In today’s Wall Street Journal, editorial page writer and former Dartmouth Review editor Joseph Rago has the last word about Dartmouth’s most litigious professor, the one and only Priya Ventakesan, and it’s an optimistic one. He acknowledges that “even at—or especially at—putatively superior schools, students are spoiled for choice when it comes to professors who share ideologies like Ms. Venkatesan’s.” He shares his own shocking “Mad Libs moment,” too:
I once wrote a term paper for a lit-crit course where I “deconstructed” the MTV program “Pimp My Ride.” A typical passage: “Each episode is a text of inescapable complexity . . . Our received notions of what constitutes a ride are constantly subverted and undermined.” It received an A.
Xzibit must have been so proud. But take heart:
The remarkable thing about the Venkatesan affair, to me, is that her students cared enough to argue. Normally they would express their boredom with the material by answering emails on their laptops or falling asleep. But here they staged a rebellion, a French Counter-Revolution against Professor Defarge. Maybe, despite the professor’s best efforts, there’s life in American colleges yet.

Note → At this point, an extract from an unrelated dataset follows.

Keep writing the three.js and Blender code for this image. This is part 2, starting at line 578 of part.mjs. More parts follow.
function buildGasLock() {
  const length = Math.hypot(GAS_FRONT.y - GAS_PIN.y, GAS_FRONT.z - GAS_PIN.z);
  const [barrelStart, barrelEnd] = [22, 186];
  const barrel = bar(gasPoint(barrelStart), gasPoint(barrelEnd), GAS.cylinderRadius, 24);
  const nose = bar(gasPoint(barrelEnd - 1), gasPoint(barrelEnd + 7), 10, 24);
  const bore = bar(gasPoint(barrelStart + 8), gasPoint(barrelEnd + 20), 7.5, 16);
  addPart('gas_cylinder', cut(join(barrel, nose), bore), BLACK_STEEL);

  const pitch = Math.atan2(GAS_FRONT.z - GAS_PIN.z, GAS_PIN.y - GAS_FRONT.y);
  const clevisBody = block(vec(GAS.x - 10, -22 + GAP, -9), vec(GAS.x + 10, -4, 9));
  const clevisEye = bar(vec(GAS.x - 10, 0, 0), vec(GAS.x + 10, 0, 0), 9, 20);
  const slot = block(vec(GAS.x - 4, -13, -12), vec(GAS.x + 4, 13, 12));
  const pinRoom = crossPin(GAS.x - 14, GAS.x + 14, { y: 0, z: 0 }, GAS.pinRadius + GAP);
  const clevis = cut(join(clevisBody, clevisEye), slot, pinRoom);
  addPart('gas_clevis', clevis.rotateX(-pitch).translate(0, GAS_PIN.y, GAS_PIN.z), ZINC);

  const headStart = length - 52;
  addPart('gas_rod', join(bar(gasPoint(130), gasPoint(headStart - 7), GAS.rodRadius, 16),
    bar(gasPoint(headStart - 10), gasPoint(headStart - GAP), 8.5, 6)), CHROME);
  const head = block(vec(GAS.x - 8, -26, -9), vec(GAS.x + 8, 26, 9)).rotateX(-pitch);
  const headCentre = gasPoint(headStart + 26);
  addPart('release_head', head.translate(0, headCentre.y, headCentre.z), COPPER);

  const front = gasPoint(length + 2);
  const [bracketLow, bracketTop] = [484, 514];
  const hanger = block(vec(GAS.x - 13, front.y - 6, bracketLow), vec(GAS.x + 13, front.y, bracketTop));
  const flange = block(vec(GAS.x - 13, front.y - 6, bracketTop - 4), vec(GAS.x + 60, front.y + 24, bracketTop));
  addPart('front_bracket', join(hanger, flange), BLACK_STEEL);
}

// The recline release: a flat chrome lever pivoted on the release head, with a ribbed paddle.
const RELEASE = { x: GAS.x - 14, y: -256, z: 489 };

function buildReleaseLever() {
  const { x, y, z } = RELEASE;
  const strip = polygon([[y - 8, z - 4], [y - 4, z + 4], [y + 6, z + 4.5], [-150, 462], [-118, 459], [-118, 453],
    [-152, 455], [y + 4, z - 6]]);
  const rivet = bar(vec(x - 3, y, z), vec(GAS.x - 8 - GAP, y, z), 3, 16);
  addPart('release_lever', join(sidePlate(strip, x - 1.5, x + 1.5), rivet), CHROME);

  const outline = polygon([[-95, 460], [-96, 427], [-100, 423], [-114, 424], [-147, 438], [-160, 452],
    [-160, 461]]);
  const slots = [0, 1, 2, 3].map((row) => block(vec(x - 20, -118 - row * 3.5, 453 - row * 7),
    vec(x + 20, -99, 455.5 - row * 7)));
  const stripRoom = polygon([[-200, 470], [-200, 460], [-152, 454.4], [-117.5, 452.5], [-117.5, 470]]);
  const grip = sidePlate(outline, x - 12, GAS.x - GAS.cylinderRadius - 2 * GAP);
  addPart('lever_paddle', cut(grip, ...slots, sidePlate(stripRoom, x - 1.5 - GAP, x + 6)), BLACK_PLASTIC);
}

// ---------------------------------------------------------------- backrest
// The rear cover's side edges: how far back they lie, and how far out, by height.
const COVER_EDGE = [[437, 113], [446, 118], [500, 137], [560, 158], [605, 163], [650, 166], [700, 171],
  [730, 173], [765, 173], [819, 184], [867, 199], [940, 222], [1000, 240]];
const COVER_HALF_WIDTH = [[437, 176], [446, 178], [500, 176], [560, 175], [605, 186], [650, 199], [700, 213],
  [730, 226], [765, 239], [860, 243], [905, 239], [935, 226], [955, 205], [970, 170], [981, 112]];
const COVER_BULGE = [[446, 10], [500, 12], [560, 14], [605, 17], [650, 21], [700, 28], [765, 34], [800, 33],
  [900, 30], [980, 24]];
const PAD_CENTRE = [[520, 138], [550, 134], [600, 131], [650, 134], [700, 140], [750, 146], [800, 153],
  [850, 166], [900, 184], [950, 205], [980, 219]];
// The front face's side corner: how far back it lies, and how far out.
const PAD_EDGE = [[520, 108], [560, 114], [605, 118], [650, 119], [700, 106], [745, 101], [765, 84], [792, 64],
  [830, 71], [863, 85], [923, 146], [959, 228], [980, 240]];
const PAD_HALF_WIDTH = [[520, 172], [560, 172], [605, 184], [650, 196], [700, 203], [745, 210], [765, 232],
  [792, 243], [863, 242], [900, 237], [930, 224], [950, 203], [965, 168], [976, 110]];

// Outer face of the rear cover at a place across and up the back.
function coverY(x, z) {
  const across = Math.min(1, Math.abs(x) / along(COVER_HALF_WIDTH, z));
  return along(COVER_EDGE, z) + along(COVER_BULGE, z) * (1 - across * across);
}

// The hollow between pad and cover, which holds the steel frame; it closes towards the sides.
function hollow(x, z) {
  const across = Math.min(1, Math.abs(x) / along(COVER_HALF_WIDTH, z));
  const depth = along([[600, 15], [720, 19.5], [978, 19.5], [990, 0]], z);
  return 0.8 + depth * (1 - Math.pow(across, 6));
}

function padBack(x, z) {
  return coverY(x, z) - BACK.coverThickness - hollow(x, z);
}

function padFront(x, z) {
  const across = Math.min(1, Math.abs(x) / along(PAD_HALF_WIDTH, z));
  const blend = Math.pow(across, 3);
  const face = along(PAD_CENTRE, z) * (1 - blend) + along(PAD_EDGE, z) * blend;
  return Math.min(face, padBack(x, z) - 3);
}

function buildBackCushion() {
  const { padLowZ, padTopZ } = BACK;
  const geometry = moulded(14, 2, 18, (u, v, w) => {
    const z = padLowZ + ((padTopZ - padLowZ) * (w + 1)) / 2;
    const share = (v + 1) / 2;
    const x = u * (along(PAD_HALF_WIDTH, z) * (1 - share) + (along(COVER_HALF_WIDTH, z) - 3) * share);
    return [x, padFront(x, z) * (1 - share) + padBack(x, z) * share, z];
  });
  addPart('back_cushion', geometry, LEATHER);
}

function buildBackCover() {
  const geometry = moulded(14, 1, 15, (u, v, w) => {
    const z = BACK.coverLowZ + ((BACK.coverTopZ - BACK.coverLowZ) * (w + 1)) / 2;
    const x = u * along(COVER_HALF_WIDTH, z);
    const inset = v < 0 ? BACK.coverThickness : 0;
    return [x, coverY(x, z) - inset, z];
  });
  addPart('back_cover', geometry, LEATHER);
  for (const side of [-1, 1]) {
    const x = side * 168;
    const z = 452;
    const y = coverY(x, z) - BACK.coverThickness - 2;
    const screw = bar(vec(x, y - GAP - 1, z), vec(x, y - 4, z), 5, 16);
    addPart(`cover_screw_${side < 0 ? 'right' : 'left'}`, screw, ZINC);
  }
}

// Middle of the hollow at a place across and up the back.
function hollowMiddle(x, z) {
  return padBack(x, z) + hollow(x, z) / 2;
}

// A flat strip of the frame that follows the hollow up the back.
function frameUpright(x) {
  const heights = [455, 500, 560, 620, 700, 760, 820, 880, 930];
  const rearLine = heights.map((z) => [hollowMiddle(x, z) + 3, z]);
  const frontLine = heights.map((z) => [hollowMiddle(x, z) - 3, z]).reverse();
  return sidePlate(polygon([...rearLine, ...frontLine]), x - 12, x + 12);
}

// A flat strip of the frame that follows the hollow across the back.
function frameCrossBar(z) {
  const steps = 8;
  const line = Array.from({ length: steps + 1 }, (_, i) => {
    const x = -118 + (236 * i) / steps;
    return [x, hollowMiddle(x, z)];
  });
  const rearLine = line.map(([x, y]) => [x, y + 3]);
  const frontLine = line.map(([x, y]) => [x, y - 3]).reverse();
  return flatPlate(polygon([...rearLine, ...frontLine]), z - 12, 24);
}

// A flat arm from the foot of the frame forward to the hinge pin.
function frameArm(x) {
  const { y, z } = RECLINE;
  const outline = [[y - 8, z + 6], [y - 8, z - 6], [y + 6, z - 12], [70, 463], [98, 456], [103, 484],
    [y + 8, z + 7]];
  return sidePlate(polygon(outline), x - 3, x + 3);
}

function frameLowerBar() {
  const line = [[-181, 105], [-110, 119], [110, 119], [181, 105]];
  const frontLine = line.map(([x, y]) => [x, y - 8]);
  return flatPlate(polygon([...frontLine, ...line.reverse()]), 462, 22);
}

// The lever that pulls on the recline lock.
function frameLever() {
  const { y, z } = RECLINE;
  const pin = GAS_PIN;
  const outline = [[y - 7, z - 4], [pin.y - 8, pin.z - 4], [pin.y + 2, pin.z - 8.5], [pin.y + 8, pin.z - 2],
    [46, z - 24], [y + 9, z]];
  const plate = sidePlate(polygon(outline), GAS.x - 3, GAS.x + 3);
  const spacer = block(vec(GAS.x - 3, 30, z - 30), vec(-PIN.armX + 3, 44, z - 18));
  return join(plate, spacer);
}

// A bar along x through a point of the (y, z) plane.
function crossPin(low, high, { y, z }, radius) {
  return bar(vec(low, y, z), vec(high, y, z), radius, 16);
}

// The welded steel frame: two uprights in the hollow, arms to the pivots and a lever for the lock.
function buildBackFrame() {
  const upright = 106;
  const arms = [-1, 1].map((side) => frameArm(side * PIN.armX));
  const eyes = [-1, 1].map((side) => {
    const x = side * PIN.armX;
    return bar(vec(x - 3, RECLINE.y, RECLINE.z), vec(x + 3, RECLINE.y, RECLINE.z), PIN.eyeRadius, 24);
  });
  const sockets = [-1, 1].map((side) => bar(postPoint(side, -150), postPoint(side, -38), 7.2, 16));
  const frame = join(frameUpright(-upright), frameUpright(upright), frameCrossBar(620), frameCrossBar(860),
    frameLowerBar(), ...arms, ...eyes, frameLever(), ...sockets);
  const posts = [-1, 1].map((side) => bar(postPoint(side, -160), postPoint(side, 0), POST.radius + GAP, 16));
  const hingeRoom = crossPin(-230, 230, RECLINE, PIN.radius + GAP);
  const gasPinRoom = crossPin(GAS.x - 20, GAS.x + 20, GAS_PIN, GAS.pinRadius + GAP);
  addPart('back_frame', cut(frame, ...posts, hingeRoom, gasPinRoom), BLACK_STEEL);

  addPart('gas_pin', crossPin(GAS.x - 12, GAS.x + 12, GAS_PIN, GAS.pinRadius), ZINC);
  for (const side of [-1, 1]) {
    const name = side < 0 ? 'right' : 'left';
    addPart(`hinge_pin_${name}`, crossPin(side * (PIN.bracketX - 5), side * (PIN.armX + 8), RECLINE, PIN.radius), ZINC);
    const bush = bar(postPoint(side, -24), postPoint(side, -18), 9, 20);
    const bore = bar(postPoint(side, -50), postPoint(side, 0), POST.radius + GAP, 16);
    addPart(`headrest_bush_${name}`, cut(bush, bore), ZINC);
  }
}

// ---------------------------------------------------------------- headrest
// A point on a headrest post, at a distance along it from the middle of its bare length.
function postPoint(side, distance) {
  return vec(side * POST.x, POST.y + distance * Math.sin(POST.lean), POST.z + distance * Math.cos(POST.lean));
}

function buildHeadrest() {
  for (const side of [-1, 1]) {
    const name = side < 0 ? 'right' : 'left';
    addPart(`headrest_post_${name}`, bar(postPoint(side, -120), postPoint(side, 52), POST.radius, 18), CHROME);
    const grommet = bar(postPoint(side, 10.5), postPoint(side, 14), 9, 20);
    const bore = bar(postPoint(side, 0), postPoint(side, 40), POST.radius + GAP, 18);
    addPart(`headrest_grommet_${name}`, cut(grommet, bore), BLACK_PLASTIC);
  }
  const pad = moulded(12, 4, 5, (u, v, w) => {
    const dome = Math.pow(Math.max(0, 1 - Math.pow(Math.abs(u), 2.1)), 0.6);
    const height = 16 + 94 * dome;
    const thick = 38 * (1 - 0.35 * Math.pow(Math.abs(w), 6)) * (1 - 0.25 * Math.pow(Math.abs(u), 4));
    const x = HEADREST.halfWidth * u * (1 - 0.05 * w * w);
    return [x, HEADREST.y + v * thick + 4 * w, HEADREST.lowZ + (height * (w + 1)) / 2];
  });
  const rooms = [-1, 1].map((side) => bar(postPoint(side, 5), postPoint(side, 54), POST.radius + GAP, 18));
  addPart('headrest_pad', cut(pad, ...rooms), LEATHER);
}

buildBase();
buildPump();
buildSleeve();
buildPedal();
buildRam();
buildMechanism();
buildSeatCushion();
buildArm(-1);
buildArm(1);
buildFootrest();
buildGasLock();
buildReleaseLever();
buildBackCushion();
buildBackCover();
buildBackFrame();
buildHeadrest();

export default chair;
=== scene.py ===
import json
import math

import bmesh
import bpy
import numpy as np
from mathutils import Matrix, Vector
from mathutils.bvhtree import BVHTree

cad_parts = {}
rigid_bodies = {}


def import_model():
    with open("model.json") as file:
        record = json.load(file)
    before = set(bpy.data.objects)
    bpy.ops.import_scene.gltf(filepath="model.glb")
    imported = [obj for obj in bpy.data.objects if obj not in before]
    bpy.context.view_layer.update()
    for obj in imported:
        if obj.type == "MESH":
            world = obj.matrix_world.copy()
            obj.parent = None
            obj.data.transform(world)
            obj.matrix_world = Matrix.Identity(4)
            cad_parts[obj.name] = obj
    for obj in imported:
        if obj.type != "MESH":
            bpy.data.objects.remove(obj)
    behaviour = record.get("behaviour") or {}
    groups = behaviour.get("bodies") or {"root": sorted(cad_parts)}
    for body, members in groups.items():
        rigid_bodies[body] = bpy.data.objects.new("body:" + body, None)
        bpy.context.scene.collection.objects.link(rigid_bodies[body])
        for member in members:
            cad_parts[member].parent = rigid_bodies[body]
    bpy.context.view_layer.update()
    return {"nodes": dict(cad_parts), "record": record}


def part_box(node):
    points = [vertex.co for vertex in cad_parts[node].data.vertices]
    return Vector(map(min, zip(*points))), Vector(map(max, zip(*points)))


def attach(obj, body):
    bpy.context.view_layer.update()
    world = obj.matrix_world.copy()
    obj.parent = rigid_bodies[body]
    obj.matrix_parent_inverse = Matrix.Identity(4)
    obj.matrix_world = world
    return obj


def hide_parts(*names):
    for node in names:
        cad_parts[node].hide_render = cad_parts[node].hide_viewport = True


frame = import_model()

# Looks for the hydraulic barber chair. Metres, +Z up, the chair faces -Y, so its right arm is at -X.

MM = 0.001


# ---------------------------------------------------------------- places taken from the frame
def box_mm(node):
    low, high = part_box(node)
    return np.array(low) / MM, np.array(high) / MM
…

I’m inclined to agree. All the same, as I noted here, the responsibility can’t rest entirely with the students. If they’re smart enough to spot an incompetent—or all-out demented—professor, what is Dartmouth College’s excuse for letting her slip through the interview process? In any case, the counterrevolution will be a long one, affording us many, many opportunities to be outraged while laughing up our sleeves at the spectacle. The latest from Dartmouth? A panel discussion about the writings of Maurice Sendak. A fitting reminder that we can count on the wild things peeping out from the Ivy for some time to come.